There are constant discussions and debates about the importance of Human Resource Management at workplaces in general.
There are some employees who consider HR as the traumatizing, policing as well as systematizing arm of the executive management; though this is only a small aspect of what HR really stands for in any organization.
With this in mind, people are under the assumption act as measly gatekeepers who have little to no interest regarding employee issues.
It seems that there’s a rather strange love-hate relationship between employees and the HR staff.
That’s why HR management needs to find the right balance in order to earn the respect and trust and both the company CEO and the janitor.
This means balancing the vested interests of the employees as well as the interests and goals of the company.
The problem, however, would sometimes right in the middle of a scuffle between management and employees especially when the latter feel that they’re being slighted, that their rights are being taken for granted or even being discarded like trash.
An efficient and balanced human resource management is vital to the overall productivity and synergy of the workplace.
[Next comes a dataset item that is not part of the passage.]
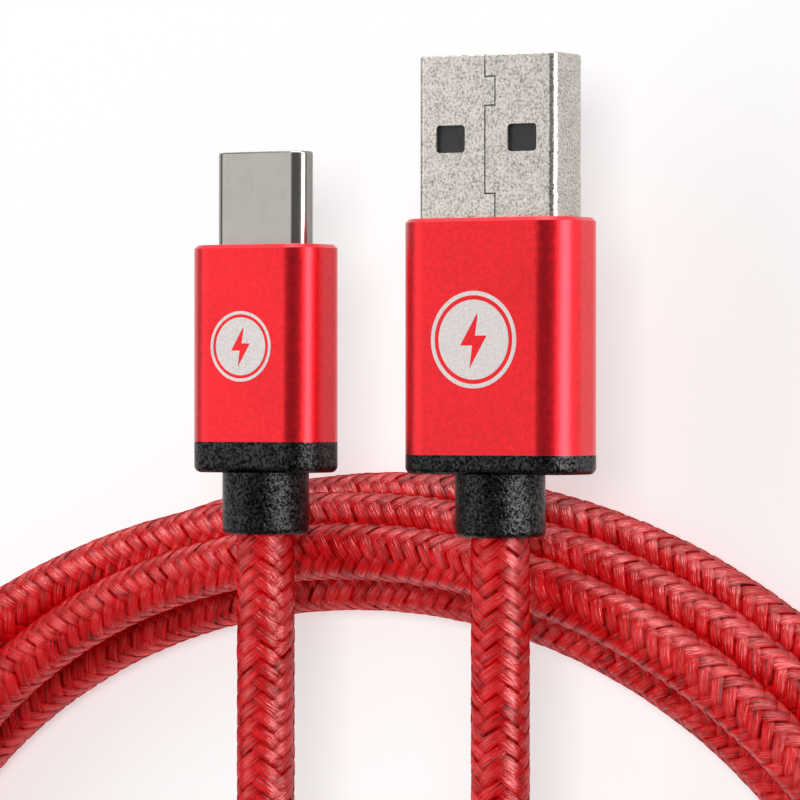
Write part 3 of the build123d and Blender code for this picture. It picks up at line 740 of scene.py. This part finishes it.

Most of HR’s duties are focused on employee management while also enforcing company and state law policies regarding labor management.
The following reasons are why human resource management is important for any organization today:
1. Workforce Recruitment And Training
One of the foremost duties of the HR department is onboarding and training new recruits to a company.
By collaborating with the employer’s hiring managers, the HR provides teamwork management, leadership training, a systematic hiring process, scheduling assistance, interview expertise, recruitment planning processes, selection monitoring, and more.
2. Manage Wages And Salaries
HR compensation specialists are responsible for developing realistic compensation structures which set company wages competitive with other businesses in the area, same industry or even companies who are competing for employees with similar skills.
They also conduct extensive salary and wage surveys in order to maintain compensation costs in line with the organization’s current projected revenue and financial status.
3. Monitor Company Culture
Company culture varies from one company to another.
There are even some organizations where HR is said to own the culture, but as with all other employee relation matters, it is the management and the employees that reserve the rights of ownership to it.
HR is also responsible for ensuring company culture is where creativity and productivity thrive the most.
4. Strategic Management
The HR department helps improve the company’s bottom line using its knowledge of how human capital affects organizational success.
Leaders who possess knowledge in HR strategic management partake in corporate decision-making that underlies projections for future workforce needs and current staffing assessments based on business demand.
5. Supervise Overall Talent Management Processes
This is one of HR’s core responsibilities. In addition to collaborating with other managers, HR is also on top of performance management, management development, career paths, succession planning, and other aspects of talent management.
Of course, HR can’t do this all on their own as heavily rely on managers and executive staff to plan and execute the strategies.
HR, however, has to contribute new ideas and effective practices into the organization.
6. Safety And Risk Management
Employers are obliged to provide safe working conditions for their employees.
HR workplace safety and risk management specialists manage compliance with U.S. Occupational Safety and Health Administration regulations through maintaining accurate records and work logs and developing programs that lower the number of workplace injuries and fatalities.
The workplace safety specialists also engage employees by promoting safe handling and awareness of dangerous equipment and hazardous chemicals.
7. Analyze Benefits
The benefits specialists in the HR area help reduce the company’s costs associated with attrition, turnover, and hiring replacement workers.
These specialists are essential to the organization because they possess the necessary skills and expertise to negotiate group benefits packages for employees, as long as they are within the organization’s budget and consistent with economic conditions.
The benefits specialists are also familiar with employee benefits most likely to attract and retain employees.
8. Be Proactive In Resolving Internal Conflicts And Issues
Conflicts exist in any healthy as well as robust company. While it is true that not everyone can get along with one another, positive and effective working relationships need to be developed for contributions and productivity.
HR can resolve this by knowing the players in order to take on the necessary role of advocate, coach and/or mediator.